Baker expects more positive changes to come with collective efforts by the governments of all nations and individuals. "In 2013, the government achieved what I believe is one of the most significant conservation successes in global history. It's the cessation of benthic trawling which was severely damaging the sea floor," he said. "We've also invested in a world-class wastewater treatment system which has restored Victoria Harbour's water quality such that it's again safe for swimming."

The Hong Kong government's investment in regulating heavy metal pollution and organic pollutants has come a long way, Baker said.
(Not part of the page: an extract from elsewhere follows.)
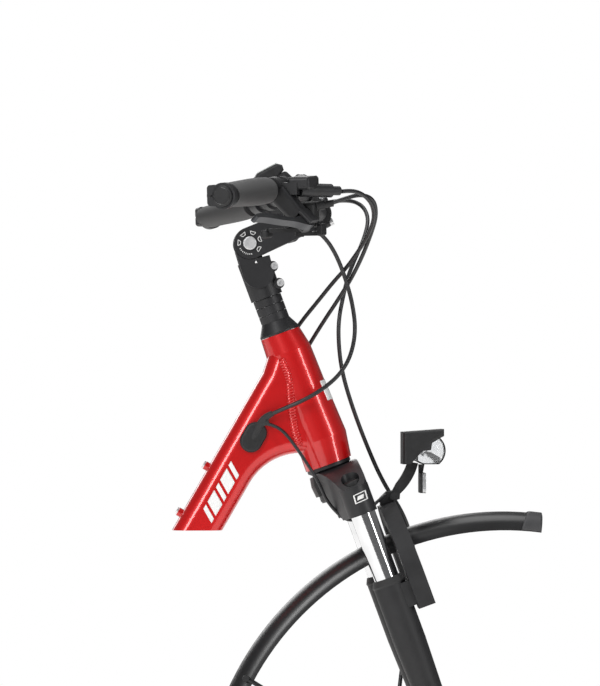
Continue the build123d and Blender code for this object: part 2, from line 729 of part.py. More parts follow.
def remote_body():
    clamp = rod((0, -6, 0), (0, 6, 0), 14)
    case = fillet((Pos(-4, -1, 22) * Box(30, 34, 18)).edges(), 5)
    body = clamp + case - rod((0, -20, 0), (0, 20, 0), bar_radius)
    for y in (-9, 7):
        body -= Pos(-4, y, 29.5) * Box(14.6, 10.6, 9)
    return both(on_bar(inner_station) * body, 1)


def remote_button(y):
    button = Pos(-4, y, 29.6) * Box(14, 10, 6)
    button = fillet(button.faces().sort_by(Axis.Z)[-1].edges(), 1.2)
    return both(on_bar(inner_station) * button, 1)


def display():
    """A wedge whose screen faces up and back to the rider."""
    side = [(68, 421), (72, 426.5), (95, 438.5), (101, 437), (103, 431), (94, 419), (80, 416)]
    case = slab(side, 32)
    edges = [e for e in case.edges() if abs(abs(e.center().Y) - 32) < 0.1]
    return fillet(edges, 3)


def display_mount():
    """Two rings on the bar, either side of the stem, and a bridge back to the display."""
    clamp = clamp_point()
    mount = Part()
    for y in (-28.5, 28.5):
        mount += pin(clamp.X, clamp.Z, 16.4, y - 4.5, y + 4.5)
        mount += link(4, (clamp.X - 6, clamp.Z + 14, 5), (104, 424, 5), y)
    mount += link(33, (104, 424, 5), (96, 419.5, 3.2))
    mount -= display()
    return mount - pin(clamp.X, clamp.Z, bar_middle_radius, -60, 60)


def on_rise():
    """A place on the bar's rising part, left side: X forwards, Y along the bar, Z up."""
    clamp = clamp_point()
    elbow, knee = Vector(clamp.X, bar_elbow, clamp.Z), Vector(*bar_knee)
    along = (knee - elbow).normalized()
    front = Vector(along.Y, -along.X, 0).normalized()
    return Location(Plane(origin=elbow + (knee - elbow) * 0.6, x_dir=front, z_dir=front.cross(along)))


def bell():
    """A small domed bell on a clamp ring."""
    ring = rod((0, -4.5, 0), (0, 4.5, 0), 13.6, bar_radius)
    foot = rod((-6, 0, 12.6), (-6, 0, 18), 7)
    dome = Pos(-6, 0, 17) * turned([
        (0, 12), (5, 11.4), (9.5, 9), (12.4, 5), (13, 0), (12, 0), (11.4, 4.6), (8.8, 8), (5, 10.2),
        (2, 10.6), (2, 0), (0, 0),
    ])
    return both(on_rise() * (ring + foot + dome + Pos(9, 0, 13) * Box(8, 6, 5)), -1)


def bell_hammer():
    """The thumb-flicked striker in front of the dome."""
    return both(on_rise() * (rod((10, 0, 16.2), (10, 0, 23), 1.2) + Pos(10.6, 0, 25) * Sphere(3.2)), -1)


# ---- lamp ----
def lamp_base():
    """The block bolted on the arch and the pin that the lamp's arm turns on."""
    block = slab([(220.2, 29.2), (235.5, 34.9), (243, 37), (243.5, 44), (238, 48), (227, 46), (219, 38)], 9)
    block -= slab([(228, 33.5), (260, 30), (252, 52), (228, 52)], 4.3)
    block += pin(236.4, 40.2, 3, -9.1, 9.1) + pin(236.4, 40.2, 5, -12, -9) + pin(236.4, 40.2, 5, 9, 12)
    return block


def lamp_arm():
    """A bent strap from the pivot pin up to the underside of the lamp."""
    outline = Wire([
        Line((231.9, 42.2), (239, 56)), ThreePointArc((239, 56), (247, 68), (253, 82)),
        Line((253, 82), (265.6, 80)), ThreePointArc((265.6, 80), (258.4, 61.6), (241.4, 41.2)),
        ThreePointArc((241.4, 41.2), (237.5, 35.4), (231.9, 42.2)),
    ])
    strap = extrude(side_plane * make_face(outline), 3.6, both=True)
    return strap - pin(236.4, 40.2, 3 + running_gap, -20, 20) - lamp_body() - lamp_lens()


def lamp_body():
    """The housing with its long visor."""
    side = [(246, 79), (246, 117.6), (295.2, 121.2), (295.2, 112.8), (281, 104.4), (279.6, 96), (268.8, 94.8),
            (255, 79)]
    body = slab(side, 29)
    edges = [e for e in body.edges() if abs(abs(e.center().Y) - 29) < 0.1 and e.center().Z > 98]
    return fillet(edges, 4) - slab([(262, 82), (300, 82), (300, 111.5), (280, 111.5), (262, 96)], 26.2)


def lamp_lens():
    """The clear front with the light engine behind it."""
    side = Wire([
        Line((262.6, 82.6), (262.6, 95)), Line((262.6, 95), (280.4, 110.9)),
        Line((280.4, 110.9), (290, 110.9)), ThreePointArc((290, 110.9), (297, 96), (289, 79)),
        Line((289, 79), (270, 79)), Line((270, 79), (262.6, 82.6)),
    ])
    return extrude(side_plane * make_face(side), 26, both=True)


def front_reflector():
    """A white reflector on a hook under the lamp."""
    plate = Pos(270.3, 0, 56.4) * Box(6, 44, 24)
    plate = fillet(plate.edges().filter_by(Axis.X), 4)
    hook = slab([(266.3, 68), (271, 68), (273, 78.6), (266.3, 78.6)], 6)
    return plate + hook


# ---- hoses ----
def hose(points, radius=hose_radius):
    """Straight runs joined by the largest tangent arcs that they allow."""
    route = [Vector(*point) for point in points]
    radii = []
    for before, here, after in zip(route, route[1:], route[2:]):
        turn = (here - before).get_angle(after - here)
        run = min((here - before).length, (after - here).length)
        radii.append(0.45 * run / tan(radians(turn / 2)))
    path = FilletPolyline(*route, radius=radii)
    tube = sweep(Plane(origin=path @ 0, z_dir=path % 0) * Circle(radius), path=path)
    print(f"  smallest bend {min(radii):.0f}, length {path.length:.0f},"
          f" volume share {tube.volume / (pi * radius**2 * path.length):.3f}")
    return tube


# from the right lever to the left port, in two stretches that meet before the head tube
rear_brake_upper = [(166, -152, 400), (179, -142, 402), (194, -127, 397), (205, -107, 386), (208, -86, 370),
                    (202, -62, 352), (192, -38, 334), (180, -16, 316), (172, -5, 307)]
rear_brake_lower = [(172, -5, 307), (164, 6, 298), (147, 24, 276), (126, 36, 250), (106, 40, 220),
                    (92, 38, 190), (84, 34, 162), (77, 31, 136)]
front_brake_upper = [(166, 152, 400), (186, 140, 403), (205, 118, 396), (212, 92, 378), (205, 68, 353),
                     (193, 50, 328), (183, 37, 305), (180, 33, 293)]
front_brake_lower = [(180, 33, 293), (177, 29, 281), (171, 22, 252), (171, 19, 222), (175, 19, 190),
                     (186, 21, 152), (204, 26, 104), (226, 36, 55), (253, 58, 17), (268, 86, -29),
                     (267, 93, -78), (259, 96, -126), (252, 92, -172), (247, 80, -208),
                     (245, 66, -235), (249, 56, -256)]
shift_upper = [(151, -127, 386), (168, -121, 392), (190, -108, 399), (207, -90, 394), (212, -68, 376),
               (206, -48, 353), (197, -28, 328), (186, -11, 304), (179, -2, 292)]
shift_lower = [(179, -2, 292), (172, 7, 280), (154, 27, 252), (137, 38, 224), (120, 42, 194), (106, 40, 166),
               (92, 34, 143)]
cockpit_upper = [(141, -33, 359), (153, -29, 350), (167, -22, 328), (178, -16, 300), (182, -14, 286)]
cockpit_lower = [(182, -14, 286), (186, -12, 272), (190, -14, 240), (184, -24, 210), (171, -35, 188),
                 (152, -42, 171), (127, -44, 156), (103, -40, 146), (81, -31, 136)]
lamp_lead_upper = [(76, -31, 129), (88, -34, 127), (101, -36, 120), (112, -37, 107), (124, -37, 90),
                   (137, -37, 70), (147, -38, 52), (153, -38, 37), (160, -38, 28.5)]
lamp_lead_lower = [(160.04, -38, 28.45), (172, -38, 14), (190, -36, 12), (205, -31, 24), (215, -25, 35),
                   (226, -13, 42)]


parts = {
    "frame_front": frame_front(),
    "headset_bearings": headset_bearings(),
    "bottle_bolts": bottle_bolts(),
    "port_covers": port_cover(-1) + port_cover(1),
    "steerer_tube": steerer_tube(),
    "fork_crown": fork_crown(),
    "crown_bumper": crown_bumper(),
    "stanchions": stanchions(),
    "fork_springs": fork_springs(),
    "preload_knob": fork_knob(1),
    "lockout_knob": fork_knob(-1),
    "headset_cover": headset_cover(),
    "headset_spacers": headset_spacers(),
    "stem_base": stem_base(),
    "steerer_cap": steerer_cap(),
    "stem_bolts": stem_clamp_bolts() + stem_pivot_bolt(),
    "stem_arm": stem_arm(),
    "stem_faceplate": stem_faceplate(),
    "faceplate_bolts": faceplate_bolts(),
    "handlebar": handlebar(),
    "grip_right": grip(-1),
    "grip_left": grip(1),
    "grip_clamps": grip_clamps(),
    "bar_plugs": bar_plugs(),
    "brake_body_right": brake_body(-1),
    "brake_body_left": brake_body(1),
    "brake_blade_right": brake_blade(-1),
    "brake_blade_left": brake_blade(1),
    "shifter_body": shifter_body(),
    "barrel_adjuster": barrel_adjuster(),
    "shift_lever": shift_lever(),
    "release_lever": release_lever(),
    "remote_body": remote_body(),
    "remote_plus": remote_button(-9),
    "remote_minus": remote_button(7),
    "display": display(),
    "display_mount": display_mount(),
    "bell": bell(),
    "bell_hammer": bell_hammer(),
    "fork_lowers": fork_lowers(),
    "dust_seals": dust_seals(),
    "fork_rods": fork_rods(),
    "brake_caliper": brake_caliper(),
    "mudguard": mudguard(),
    "guard_stays": guard_stays(),
    "lamp_base": lamp_base(),
    "lamp_arm": lamp_arm(),
    "lamp_body": lamp_body(),
    "lamp_lens": lamp_lens(),
    "front_reflector": front_reflector(),
    "rear_brake_hose_upper": hose(rear_brake_upper),
    "rear_brake_hose_lower": hose(rear_brake_lower),
    "front_brake_hose_upper": hose(front_brake_upper),
    "front_brake_hose_lower": hose(front_brake_lower),
    "shift_cable_upper": hose(shift_upper),
    "shift_cable_lower": hose(shift_lower),
    "cockpit_cable_upper": hose(cockpit_upper),
    "cockpit_cable_lower": hose(cockpit_lower),
    "lamp_lead_upper": hose(lamp_lead_upper, lead_radius),
    "lamp_lead_lower": hose(lamp_lead_lower, lead_radius),
}
os.makedirs("parts", exist_ok=True)
for name, shape in parts.items():
    export_step(shape, f"parts/{name}.step")
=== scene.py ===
import json
import math

import bmesh
import bpy
from mathutils import Matrix, Vector
from mathutils.bvhtree import BVHTree


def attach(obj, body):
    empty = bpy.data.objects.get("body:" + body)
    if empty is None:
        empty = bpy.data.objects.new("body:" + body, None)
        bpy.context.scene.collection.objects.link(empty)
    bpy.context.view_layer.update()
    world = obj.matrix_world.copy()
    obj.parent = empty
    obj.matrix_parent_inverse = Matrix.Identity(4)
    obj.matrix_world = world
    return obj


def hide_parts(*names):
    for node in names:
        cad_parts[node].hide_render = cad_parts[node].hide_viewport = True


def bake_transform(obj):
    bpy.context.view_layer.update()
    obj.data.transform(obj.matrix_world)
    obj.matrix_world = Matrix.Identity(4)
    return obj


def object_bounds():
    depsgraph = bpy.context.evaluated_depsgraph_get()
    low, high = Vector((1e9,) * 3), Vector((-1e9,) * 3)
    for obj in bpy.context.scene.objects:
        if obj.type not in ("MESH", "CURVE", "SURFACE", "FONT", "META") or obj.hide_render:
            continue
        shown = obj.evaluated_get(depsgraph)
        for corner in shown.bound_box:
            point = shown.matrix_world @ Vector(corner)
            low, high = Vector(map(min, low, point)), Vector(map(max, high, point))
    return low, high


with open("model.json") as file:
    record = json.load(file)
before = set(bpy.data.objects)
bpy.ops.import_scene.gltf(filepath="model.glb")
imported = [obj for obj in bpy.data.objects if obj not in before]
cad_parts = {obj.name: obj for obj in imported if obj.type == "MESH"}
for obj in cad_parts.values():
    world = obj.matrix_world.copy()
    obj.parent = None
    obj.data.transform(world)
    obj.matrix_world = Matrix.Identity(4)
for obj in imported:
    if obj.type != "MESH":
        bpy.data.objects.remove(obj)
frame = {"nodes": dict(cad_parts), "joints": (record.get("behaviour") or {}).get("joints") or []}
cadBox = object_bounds()
nodes = frame["nodes"]
joints = {joint["name"]: joint for joint in frame["joints"]}
print("frame loaded:", len(nodes), "nodes")


millimetre = 0.001


def mm(x, y, z):
    return Vector((x, y, z)) * millimetre


# the steering axis and the place of the fork crown's middle on it
steerAxis = Vector(joints["steering_turn"]["axis"])
crownMiddle = mm(157.6, 0, 79.2)
steerForward = Vector((steerAxis.z, 0, -steerAxis.x))
steerFrame = Matrix.Translation(crownMiddle) @ Matrix((
    (steerForward.x, 0, steerAxis.x, 0),
    (0, 1, 0, 0),
    (steerForward.z, 0, steerAxis.z, 0),
    (0, 0, 0, 1),
))


def onSteer(x, y, z):
    # x forward of the steering axis, z up along it
    return steerFrame @ mm(x, y, z)


studio = {
    "cameraPlace": (-0.1152, -5.5, 0.168),
    "cameraAim": (0.1236, 0, 0.2244),
    "lens": 240.5,
    "floorColour": "#F4F3F1",
    "floorDrop": 0.012,
    "floorRadius": 2.5,
    "floorGlow": 0.55,
    "skyColour": "#FFFFFF",
    "fillStrength": 0.14,
    "paperGrain": 2.5,
    "lightAim": (0.12, 0, 0.15),
    "lights": {                # place, width, height and watts
        "keyLight": ((-1.3, -2.2, 1.5), 0.7, 1.8, 40),
        "fillLight": ((2.4, -2.0, 0.9), 0.45, 1.8, 22),
        "topLight": ((0.2, 0.2, 2.4), 1.8, 1.8, 24),
        "backLight": ((-0.6, 2.6, 1.2), 2.0, 1.6, 24),
    },
}


def linearColour(hexText):
    channels = [int(hexText[i:i + 2], 16) / 255 for i in (1, 3, 5)]
    return tuple(c / 12.92 if c <= 0.04045 else ((c + 0.055) / 1.055) ** 2.4 for c in channels) + (1.0,)


def addNode(tree, kind, settings=None, links=None):
    # a number or a name of an input sets that input, and any other name sets the node itself
    node = tree.nodes.new(kind)
    for key, value in (settings or {}).items():
        if isinstance(key, int) or key in node.inputs:
            node.inputs[key].default_value = value
        else:
            setattr(node, key, value)
    for key, source in (links or {}).items():
        tree.links.new(source, node.inputs[key])
    return node


def makeCamera():
    data = bpy.data.cameras.new("camera")
    data.lens = studio["lens"]
    data.sensor_width = 36
    data.clip_end = 50
    camera = bpy.data.objects.new("camera", data)
    camera.location = studio["cameraPlace"]
    aim = Vector(studio["cameraAim"]) - camera.location
    camera.rotation_euler = aim.to_track_quat("-Z", "Y").to_euler()
    bpy.context.scene.collection.objects.link(camera)
    bpy.context.scene.camera = camera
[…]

What tops the agenda now is to "eliminate local stressors to marine life to help enhance their resilience in the face of future climate change".

Among the stressors to contend with is the indiscriminate use of gill nets and illegal trawling, which undermine the conversation progress hard achieved thus far, Baker said.

The marine protected areas are expanding "but, perhaps, not quickly enough," he argued. The SAR government should coordinate with Chinese mainland authorities in accelerating the expansion and optimizing enforcement in the protected areas. After all, Hong Kong cannot afford to ignore the pollutants discharged from other cities in the Pearl River Delta.

"We must also think of connectivity — creating marine protected area networks — because fish do not know where it's safe to stay and where's it's not, and many species of commercial importance are migratory."

"This sort of regulation is necessary if our children are to enjoy a bountiful and healthy ocean," Baker said. "It may seem impossible now, but technological innovations may allow us some day to have zero discharge of waste. I often dream of a day when we can see the bottom of Victoria Harbour filled with fish and marine mammals."